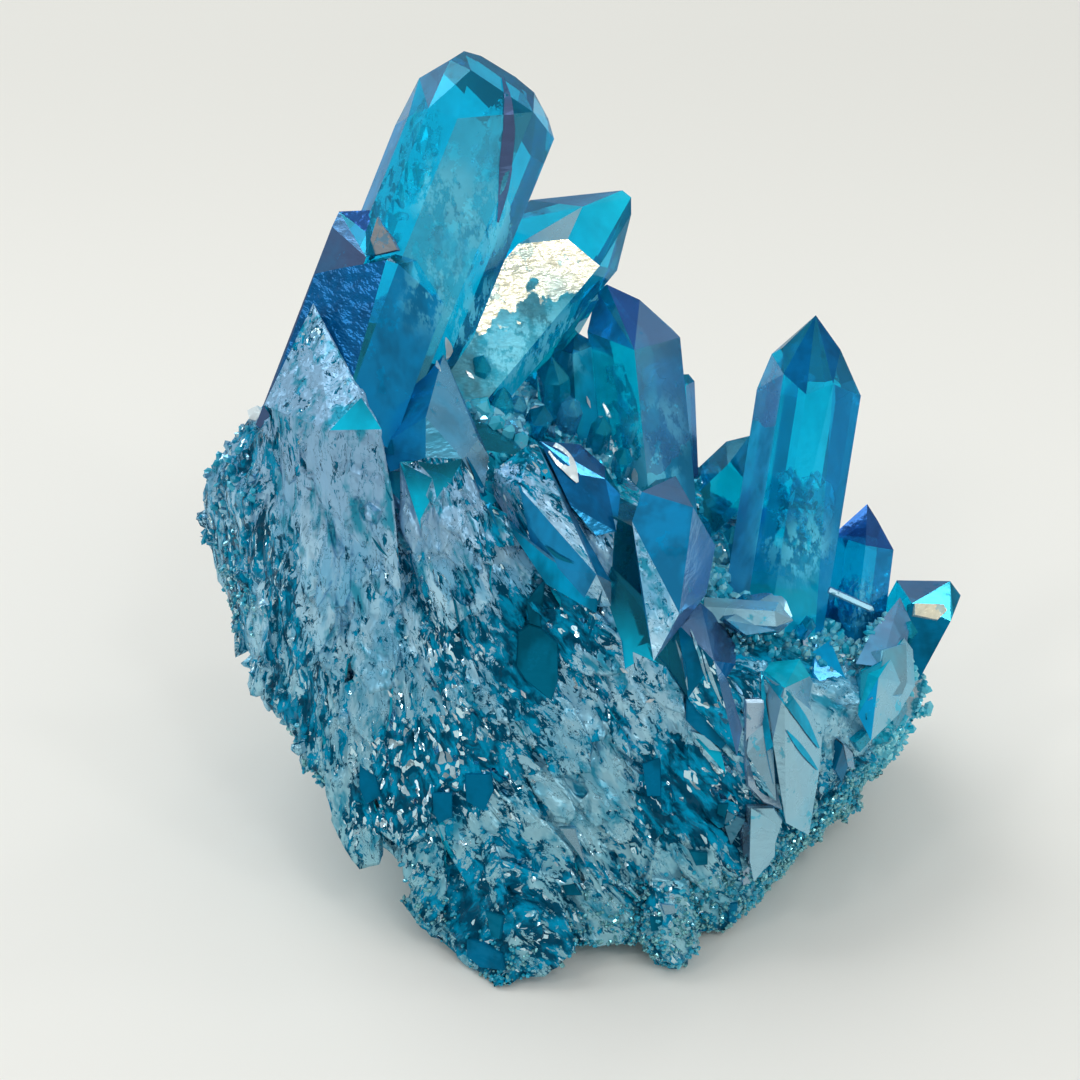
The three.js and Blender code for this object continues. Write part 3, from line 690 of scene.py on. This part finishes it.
def add_body():
    """The whole cluster: flat clear crystals, and a root broken into tilted plates."""
    points, triangles = cad_triangles(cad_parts["quartz_cluster"])
    normals = normals_of(points, triangles)
    clear = crystal_faces(points, triangles, normals)
    looks, edges = seen_faces(points, triangles, normals)
    clear = (clear | (looks >= 0)) & (looks > -2)
    looks = np.maximum(looks, -1)
    # Tag 0 is the root's front, 1 its back, 2 a crystal's face with no look of its own. The looks follow.
    tags = np.where(clear, 3 + looks, np.where(normals @ VIEW_FORWARD < 0.0, 0, 1))
    sizes = np.array([FRONT_EDGE, BACK_EDGE] + [CRYSTAL_EDGE] * (len(LOOKS) + 1))
    points, triangles, tags, edges = refine(points, triangles, tags, edges, sizes)
    count = len(points)
    normals = normals_of(points, triangles)
    corner = np.zeros((count, 3))
    for k in range(3):
        np.add.at(corner, triangles[:, k], normals)
    corner = smoothed(corner, triangles, count, 6)
    corner /= norm(corner, axis=1, keepdims=True) + 1e-12
    fixed = np.zeros(count, bool)
    fixed[triangles[tags >= 2]] = True
    fixed |= points[:, 2] < 0.05
    squeezed = grain_space(points + SHIFT)
    big, big_mark = plates(squeezed, *BIG_PLATES)
    small, small_mark = plates(squeezed, *SMALL_PLATES)
    bend = np.ones(count)
    for k in range(3):
        np.minimum.at(bend, triangles[:, k], (corner[triangles[:, k]] * normals).sum(1))
    # The relief fades out where the surface bends sharply, and stays inside the solid's box.
    relief = np.where(fixed, 0, (big + small - 0.1) * np.clip((bend - 0.1) / 0.5, 0, 1))
    points = np.clip(points + corner * relief[:, None], BOX_LOW, BOX_HIGH)
    rooted = (tags < 2) | (tags == 3 + list(LOOKS).index("streaked"))
    obj = make_mesh("aura_quartz_cluster", points, triangles, rooted.astype(int), tags < 2)
    give(obj, "relief", relief)
    give(obj, "plate", big_mark * 0.5 + small_mark * 0.5)
    give(obj, "cover", film_cover(points + SHIFT))
    give(obj, "grain", squeezed, "POINT", "FLOAT_VECTOR")
    give(obj, "down", depth_down(points + SHIFT))
    give(obj, "foot", bare_ground_and_painted_light_share(points + SHIFT))
    give(obj, "frost", frost_share(points + SHIFT))
    give_looks(obj, [LOOKS["teal"], LOOKS["teal"], LOOKS["azure"], *LOOKS.values()], tags)
    give(obj, "edge", edges * MM, "FACE")
    return obj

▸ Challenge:
Give the listing above again, word for word.

▸ Reply to the task:
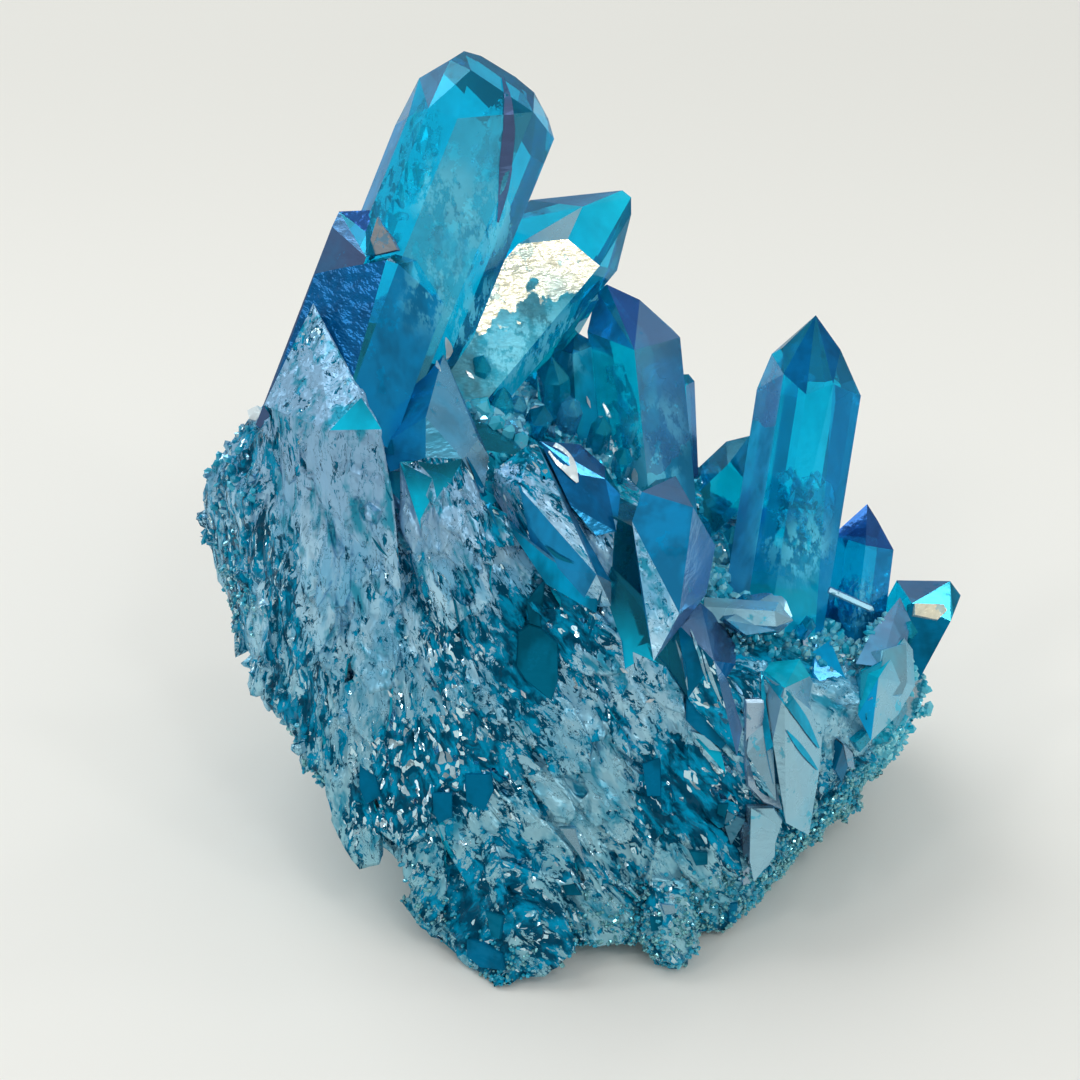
The three.js and Blender code for this object continues. Write part 3, from line 690 of scene.py on. This part finishes it.
def add_body():
    """The whole cluster: flat clear crystals, and a root broken into tilted plates."""
    points, triangles = cad_triangles(cad_parts["quartz_cluster"])
    normals = normals_of(points, triangles)
    clear = crystal_faces(points, triangles, normals)
    looks, edges = seen_faces(points, triangles, normals)
    clear = (clear | (looks >= 0)) & (looks > -2)
    looks = np.maximum(looks, -1)
    # Tag 0 is the root's front, 1 its back, 2 a crystal's face with no look of its own. The looks follow.
    tags = np.where(clear, 3 + looks, np.where(normals @ VIEW_FORWARD < 0.0, 0, 1))
    sizes = np.array([FRONT_EDGE, BACK_EDGE] + [CRYSTAL_EDGE] * (len(LOOKS) + 1))
    points, triangles, tags, edges = refine(points, triangles, tags, edges, sizes)
    count = len(points)
    normals = normals_of(points, triangles)
    corner = np.zeros((count, 3))
    for k in range(3):
        np.add.at(corner, triangles[:, k], normals)
    corner = smoothed(corner, triangles, count, 6)
    corner /= norm(corner, axis=1, keepdims=True) + 1e-12
    fixed = np.zeros(count, bool)
    fixed[triangles[tags >= 2]] = True
    fixed |= points[:, 2] < 0.05
    squeezed = grain_space(points + SHIFT)
    big, big_mark = plates(squeezed, *BIG_PLATES)
    small, small_mark = plates(squeezed, *SMALL_PLATES)
    bend = np.ones(count)
    for k in range(3):
        np.minimum.at(bend, triangles[:, k], (corner[triangles[:, k]] * normals).sum(1))
    # The relief fades out where the surface bends sharply, and stays inside the solid's box.
    relief = np.where(fixed, 0, (big + small - 0.1) * np.clip((bend - 0.1) / 0.5, 0, 1))
    points = np.clip(points + corner * relief[:, None], BOX_LOW, BOX_HIGH)
    rooted = (tags < 2) | (tags == 3 + list(LOOKS).index("streaked"))
    obj = make_mesh("aura_quartz_cluster", points, triangles, rooted.astype(int), tags < 2)
    give(obj, "relief", relief)
    give(obj, "plate", big_mark * 0.5 + small_mark * 0.5)
    give(obj, "cover", film_cover(points + SHIFT))
    give(obj, "grain", squeezed, "POINT", "FLOAT_VECTOR")
    give(obj, "down", depth_down(points + SHIFT))
    give(obj, "foot", bare_ground_and_painted_light_share(points + SHIFT))
    give(obj, "frost", frost_share(points + SHIFT))
    give_looks(obj, [LOOKS["teal"], LOOKS["teal"], LOOKS["azure"], *LOOKS.values()], tags)
    give(obj, "edge", edges * MM, "FACE")
    return obj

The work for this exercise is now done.